Job → Can the data below be echoed back word for word?

#### Data segment ####

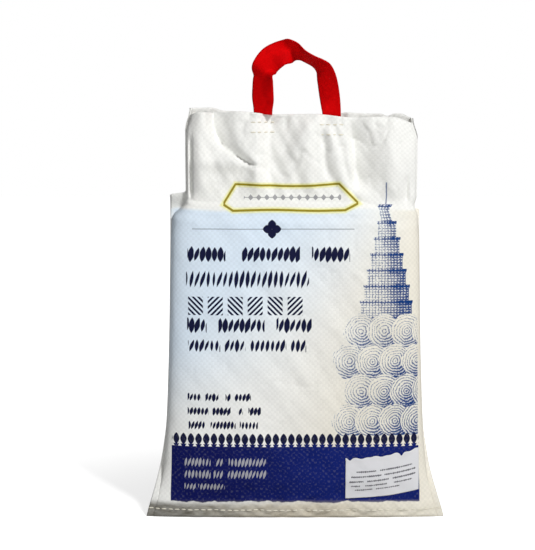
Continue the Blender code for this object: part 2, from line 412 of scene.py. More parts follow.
def fin_length(z, side, ear_top):
    """How far the two plies run on beside the section: the hem's flare, the crease and the ear."""
    section = section_half_width(z)
    hem = (0.5 * settings("sack_settings").flat_width - section) * np.exp(-z / HEM_FLARE_HEIGHT)
    foot = np.maximum(0.0, hem - CREASE) * (1 - ramp(z, 0.08, 0.14))
    corner = np.maximum(0.0, body_half_width(z) - section - side * collar_shift(z))
    return CREASE + foot + corner * ramp(z, 0.20, 0.30) * (1 - ramp(z, ear_top, ear_top + 0.003))


def valley(x, middle, left_width, right_width):
    """A fold's section: 1 along its sharp floor, with a nearly flat wall of its own width on each side."""
    rise = 1 - np.where(x < middle, (middle - x) / left_width, (x - middle) / right_width)
    return 0.5 * (rise + np.sqrt(rise * rise + 0.02)) / 1.005


def front_folds(x, z):
    """The pushes towards the back that shape the collar's front ply; a negative one is a ridge."""
    down = np.clip((0.449 - z) / 0.058, 0.0, 1.4)
    low = np.minimum(down, 1.0)
    upper = ramp(z, 0.350, 0.372)
    push = (0.0200 - 0.0105 * low) * valley(x, -0.0920 + 0.0420 * down ** 3, 0.0100 - 0.0050 * low,
                                            0.0260 - 0.0150 * low) * (1 - ramp(down, 0.97, 1.12))
    push -= 0.0045 * bump(z, 0.3930, 0.0075) * bump(x, -0.0800, 0.0300)
    push += 0.0065 * valley(x, -0.1165, 0.0025, 0.0035) * ramp(z, 0.348, 0.362) * (1 - ramp(z, 0.408, 0.425))
    push -= 0.0060 * bump(x, -0.1060, 0.0110) * upper
    push -= 0.0050 * bump(x, -0.0480 + 0.10 * (0.447 - z), 0.0120) * (1 - ramp(z, 0.425, 0.446)) * upper
    push += 0.0125 * valley(x, -0.0270 - 0.03 * (0.447 - z), 0.0130, 0.0280) * ramp(z, 0.362, 0.395) \
        * (1 - 0.6 * ramp(z, 0.436, 0.452))
    push -= 0.0045 * bump(x, 0.0150, 0.0100) * upper * (1 - ramp(z, 0.430, 0.446))
    push += 0.0045 * valley(x, 0.0275 + 0.10 * (0.447 - z), 0.0030, 0.0070) * ramp(z, 0.372, 0.388) \
        * (1 - ramp(z, 0.420, 0.436))
    curve = 0.0430 + 0.30 * np.maximum(0.0, 0.432 - z)
    push -= 0.0045 * bump(x, curve - 0.006, 0.0060) * ramp(z, 0.355, 0.375) * (1 - ramp(z, 0.425, 0.440))
    push += 0.0035 * valley(x, curve, 0.0025, 0.0040) * ramp(z, 0.355, 0.375) * (1 - ramp(z, 0.425, 0.440))
    push += 0.0155 * valley(x, 0.0660 + 0.10 * (0.40 - z), 0.0060, 0.0220) * ramp(z, 0.356, 0.376) \
        * (1 - 0.85 * ramp(z, 0.418, 0.446))
    push -= 0.0060 * bump(x, 0.1080, 0.0140) * ramp(z, 0.345, 0.370) * (1 - ramp(z, 0.436, 0.449))
    push += 0.0055 * valley(x, 0.1240, 0.0040, 0.0040) * ramp(z, 0.344, 0.352) * (1 - ramp(z, 0.366, 0.384))
    return push * ramp(z, 0.345, 0.358)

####

Response to the task →
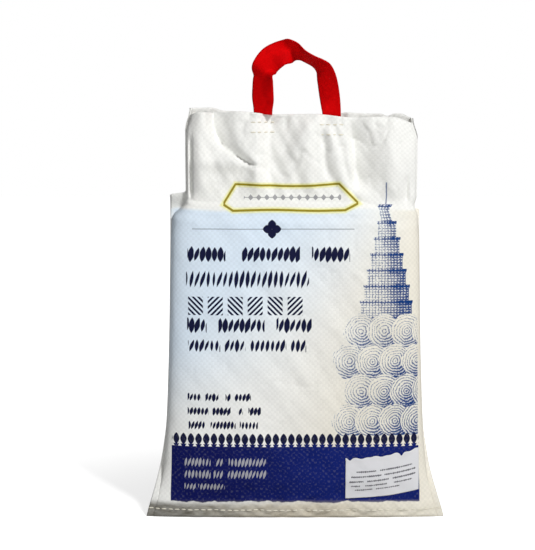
Continue the Blender code for this object: part 2, from line 412 of scene.py. More parts follow.
def fin_length(z, side, ear_top):
    """How far the two plies run on beside the section: the hem's flare, the crease and the ear."""
    section = section_half_width(z)
    hem = (0.5 * settings("sack_settings").flat_width - section) * np.exp(-z / HEM_FLARE_HEIGHT)
    foot = np.maximum(0.0, hem - CREASE) * (1 - ramp(z, 0.08, 0.14))
    corner = np.maximum(0.0, body_half_width(z) - section - side * collar_shift(z))
    return CREASE + foot + corner * ramp(z, 0.20, 0.30) * (1 - ramp(z, ear_top, ear_top + 0.003))


def valley(x, middle, left_width, right_width):
    """A fold's section: 1 along its sharp floor, with a nearly flat wall of its own width on each side."""
    rise = 1 - np.where(x < middle, (middle - x) / left_width, (x - middle) / right_width)
    return 0.5 * (rise + np.sqrt(rise * rise + 0.02)) / 1.005


def front_folds(x, z):
    """The pushes towards the back that shape the collar's front ply; a negative one is a ridge."""
    down = np.clip((0.449 - z) / 0.058, 0.0, 1.4)
    low = np.minimum(down, 1.0)
    upper = ramp(z, 0.350, 0.372)
    push = (0.0200 - 0.0105 * low) * valley(x, -0.0920 + 0.0420 * down ** 3, 0.0100 - 0.0050 * low,
                                            0.0260 - 0.0150 * low) * (1 - ramp(down, 0.97, 1.12))
    push -= 0.0045 * bump(z, 0.3930, 0.0075) * bump(x, -0.0800, 0.0300)
    push += 0.0065 * valley(x, -0.1165, 0.0025, 0.0035) * ramp(z, 0.348, 0.362) * (1 - ramp(z, 0.408, 0.425))
    push -= 0.0060 * bump(x, -0.1060, 0.0110) * upper
    push -= 0.0050 * bump(x, -0.0480 + 0.10 * (0.447 - z), 0.0120) * (1 - ramp(z, 0.425, 0.446)) * upper
    push += 0.0125 * valley(x, -0.0270 - 0.03 * (0.447 - z), 0.0130, 0.0280) * ramp(z, 0.362, 0.395) \
        * (1 - 0.6 * ramp(z, 0.436, 0.452))
    push -= 0.0045 * bump(x, 0.0150, 0.0100) * upper * (1 - ramp(z, 0.430, 0.446))
    push += 0.0045 * valley(x, 0.0275 + 0.10 * (0.447 - z), 0.0030, 0.0070) * ramp(z, 0.372, 0.388) \
        * (1 - ramp(z, 0.420, 0.436))
    curve = 0.0430 + 0.30 * np.maximum(0.0, 0.432 - z)
    push -= 0.0045 * bump(x, curve - 0.006, 0.0060) * ramp(z, 0.355, 0.375) * (1 - ramp(z, 0.425, 0.440))
    push += 0.0035 * valley(x, curve, 0.0025, 0.0040) * ramp(z, 0.355, 0.375) * (1 - ramp(z, 0.425, 0.440))
    push += 0.0155 * valley(x, 0.0660 + 0.10 * (0.40 - z), 0.0060, 0.0220) * ramp(z, 0.356, 0.376) \
        * (1 - 0.85 * ramp(z, 0.418, 0.446))
    push -= 0.0060 * bump(x, 0.1080, 0.0140) * ramp(z, 0.345, 0.370) * (1 - ramp(z, 0.436, 0.449))
    push += 0.0055 * valley(x, 0.1240, 0.0040, 0.0040) * ramp(z, 0.344, 0.352) * (1 - ramp(z, 0.366, 0.384))
    return push * ramp(z, 0.345, 0.358)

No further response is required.